Published on: 03/28/2013

Two autonomous robotic Environmental Sample Processors capable of detecting the diatom Pseudo-nitzschia and its potent neurotoxin domoic acid were deployed off Huntington Beach, California in March as part of a novel ocean observing network. These underwater laboratories transmit data to shore from a toxin sensor designed by a researcher from NOAA's National Centers for Coastal Ocean Science. The sensors are detecting the presence of domoic acid in the water, which may be an early sign of a Pseudo-nitzschia bloom developing along the coast.

The study area for the March 2013 ECOHAB experiment.

The study area for the March 2013 ECOHAB experiment. The left shows selected tracks of ships, AUVs, and underwater gliders.

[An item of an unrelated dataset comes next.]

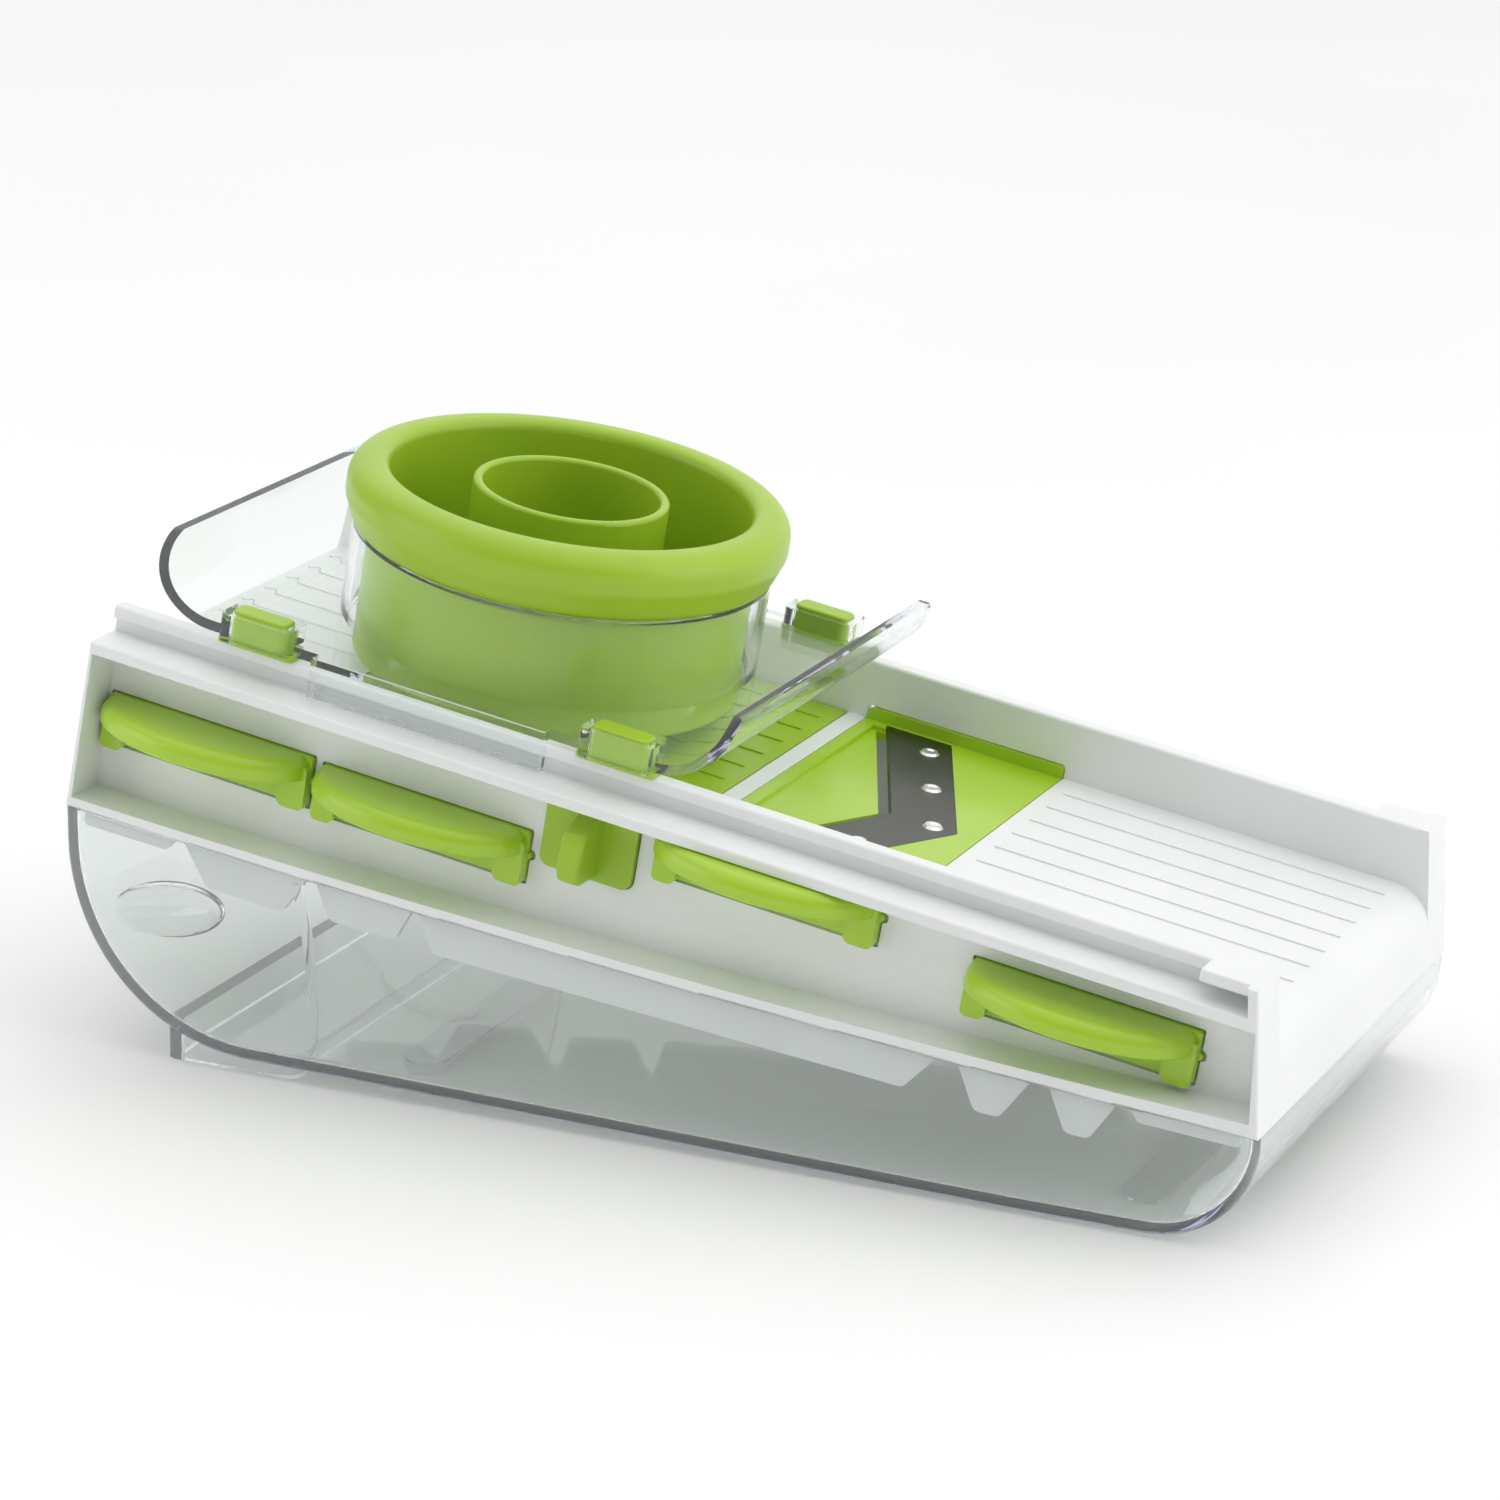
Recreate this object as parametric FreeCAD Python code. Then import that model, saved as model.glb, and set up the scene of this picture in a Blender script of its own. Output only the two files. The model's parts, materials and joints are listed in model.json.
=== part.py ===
import FreeCAD, Part
import math
import os

# Mandoline slicer with a food container under an inclined runway.
#
# Most of it is drawn in the runway's frame: u runs along the runway and downhill, v across it,
# w at right angles to its surface, with u = 0 near the low end and w = 0 on the surface.
# The finished pieces are tilted into the part's frame, which has +X towards the low end, +Y
# towards the back, +Z up, and its origin under the middle of the whole, handles included.
# Millimetres throughout.

# ---------------------------------------------------------------- driving dimensions
TILT = 9.26                  # runway slope, degrees
SHIFT_X = 97.0               # runway frame's origin in the part's frame
SHIFT_Z = 49.2

LENGTH = 275.0               # container, along X
BODY_HALF = 63.0             # outer half width of container and frame
RUNWAY_HALF = 50.0           # half width between the rails

RAIL_TOP = 13.4              # rail's top above the runway
LIP_HALF = 54.1              # outer edge of the lip that the guard hooks under
LIP_THICK = 2.9
WEB_OUT = 52.5               # outer face of the wall behind the side channel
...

The right depicts the same area overlain by a satellite-derived map of chlorophyll, an indicator of marine algae near the sea surface (dark red = highest chlorophyll levels). Credit: MBARI / ECOHAB (Base map from Google maps).

NCCOS researchers and their colleagues from the Monterey Bay Aquarium Research Institute (MBARI), the University of California Santa Cruz (UCSC), and several other institutions are using the Controlled, Agile, and Novel Observing Network, also known as CANON. This network is an array of sensors measuring the physics, chemistry, and biology of the ocean to investigate the complex physical and chemical interactions responsible for toxic Pseudo-nitzschia blooms and blooms of other harmful algae along the California coast.

Understanding these interactions will help the team create more accurate forecast models and to establish an early warning system for HABs in this region. Moreover, it will demonstrate the utility of an integrated observing system for harmful algae as part of a Regional Coastal Ocean Observing System under the U.S. IOOS Program.

This work is funded by NOAA's Ecology & Oceanography of Harmful Algal Blooms program (also called ECOHAB) through a regional project led by UCSC. Other participants include University of Southern California, Moss Landing Marine Laboratory, University of California Los Angeles, and Southern California Coastal Water Research Project, as well as MBARI and NOAA. These partners are contributing a number of new and proven sensor technologies to provide data on Pseudo-nitzschia bloom dynamics and the environmental conditions that promote their development or cause their decline.